The manufacturing industry offers ever-evolving, dynamic career opportunities in the STEM fields. These opportunities are available for students wanting to earn a college degree as well as those who are ready to enter the workforce right after graduation. With opportunities for advancement, on-site job training, tuition reimbursement and competitive salaries and benefits, a career in manufacturing should be on every high school student’s list to consider.

Unfortunately, manufacturers are struggling to find the workforce they need to keep up with the demands of the industry. A big reason for this is a perpetuating myth that manufacturing facilities are full of general laborers who work in unsafe conditions in dead-end jobs. This could not be farther from the truth.

Top 5 reasons to consider a career in manufacturing

Manufacturing is a much more complex and multifaceted industry than many people realize. Today’s advanced manufacturing industry provides opportunities that your parents and grandparents never had. As you begin exploring career options that match your interests and skillset, here are a few more reasons to consider a career in manufacturing.

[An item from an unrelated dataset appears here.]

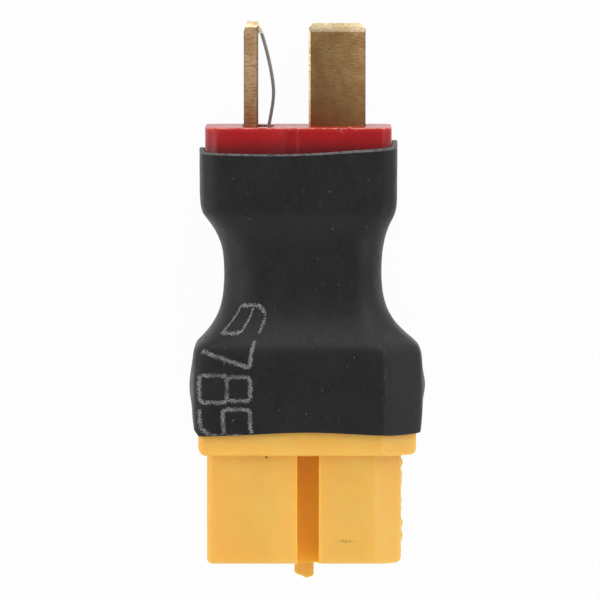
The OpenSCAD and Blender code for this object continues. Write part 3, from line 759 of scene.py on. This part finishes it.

Work with new technologies

Innovations in the manufacturing industry have helped shape this country. Always on the cutting-edge of technology, manufacturers are constantly designing and implementing new, innovative technologies that will help them run more safely and efficiently. If you like learning about and using new technologies like 3D printing, robotics, internet of things (loT), and more, a career in manufacturing could have limitless potential.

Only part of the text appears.